Soot from the fires began to drizzle down on the neighborhood after the wind shifted our way. The cars were covered in soot. There was an acrid smell in the air, the smell of burning plastic, burning…steel, bodies, something awful. The smell lingered for weeks. The memories, forever.
In the backyard of our brownstone, tiny pieces of paper fluttered to the ground. It was a blizzard, almost like snow. Tiny pieces of paper that once had been in someone’s files, on their desk. One of them was intact, except for burn holes. It came from someone’s desk. I covered it in plastic and saved it. I don’t know why.
Soon, there was silence, eerie silence, punctuated only by the sound of jets overhead and sirens, endless sirens. All traffic, all subways, all buses, all movement stopped. Just sirens.
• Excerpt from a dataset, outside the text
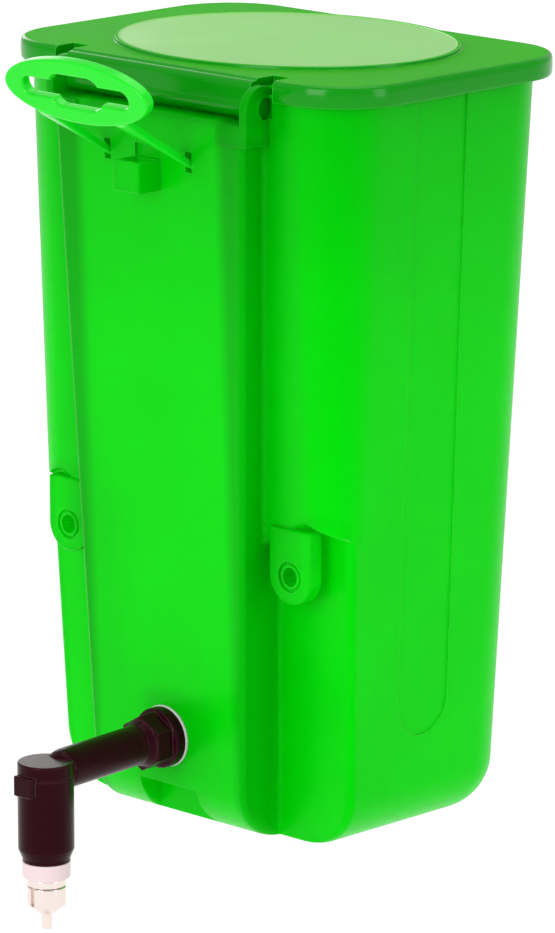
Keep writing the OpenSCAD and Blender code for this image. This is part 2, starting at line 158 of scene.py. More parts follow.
def put(x, y, z):
    return Vector((x, y + mid_y, z + base_z)) * 0.001


def rounded_path(points, radii, arc_steps, run_steps):
    """Points along a run of straight lines whose inner corners are rounded."""
    path = []
    last = Vector(points[0])
    for i in range(1, len(points)):
        corner = Vector(points[i])
        if i == len(points) - 1:
            for k in range(run_steps[i - 1] + 1):
                path.append(last.lerp(corner, k / run_steps[i - 1]))
            break
        before = (Vector(points[i - 1]) - corner).normalized()
        after = (Vector(points[i + 1]) - corner).normalized()
        turn = before.angle(after)
        cut = radii[i - 1] / math.tan(turn / 2)
        start = corner + before * cut
        for k in range(run_steps[i - 1]):
            path.append(last.lerp(start, k / run_steps[i - 1]))
        centre = corner + (before + after).normalized() * radii[i - 1] / math.sin(turn / 2)
        a0 = start - centre
        a1 = corner + after * cut - centre
        full = a0.angle_signed(a1)
        for k in range(arc_steps[i - 1]):
            spin = -full * k / arc_steps[i - 1]
            c, s = math.cos(spin), math.sin(spin)
            path.append(centre + Vector((a0.x * c - a0.y * s, a0.x * s + a0.y * c)))
        last = corner + after * cut
    return path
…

In the silence, everyone whispered. We learned what was happening by watching television, even though it was happening within our sight (when the wind shifted).
People stood along the Promenade, the beautiful walkway in Brooklyn on the Harbor with a full view of the Manhattan skyline, to see what could be seen. People brought candles and flowers, and left them there. Someone hung a photograph of the Twin Towers, preserved in hard plastic, and hung it on the fence along the Promenade. It remained there, undisturbed, undamaged, for over a year. One day it was gone.
On my block, a young couple with a child had recently moved to New Jersey to be in the suburbs, the leafy suburbs. The mom died in the Towers.
Everyone knew someone.
Mary’s niece worked in the second Tower. She got out before it collapsed, thank God, but she and her co-workers–in shock–started walking north and didn’t stop until they reached Harlem, where one of them lived (miles away). Her parents didn’t know if she was alive or dead for hours.
The neighborhood fire company was one of the first to respond. Most of them died.
It was a day I will never forget.
It was a day New Yorkers will never forget.
The fire stations in New York City have tributes to and photographs of the men who died that day.
I saw a bumper sticker a few days ago that said, “There is one hell of a fire department in Heaven.”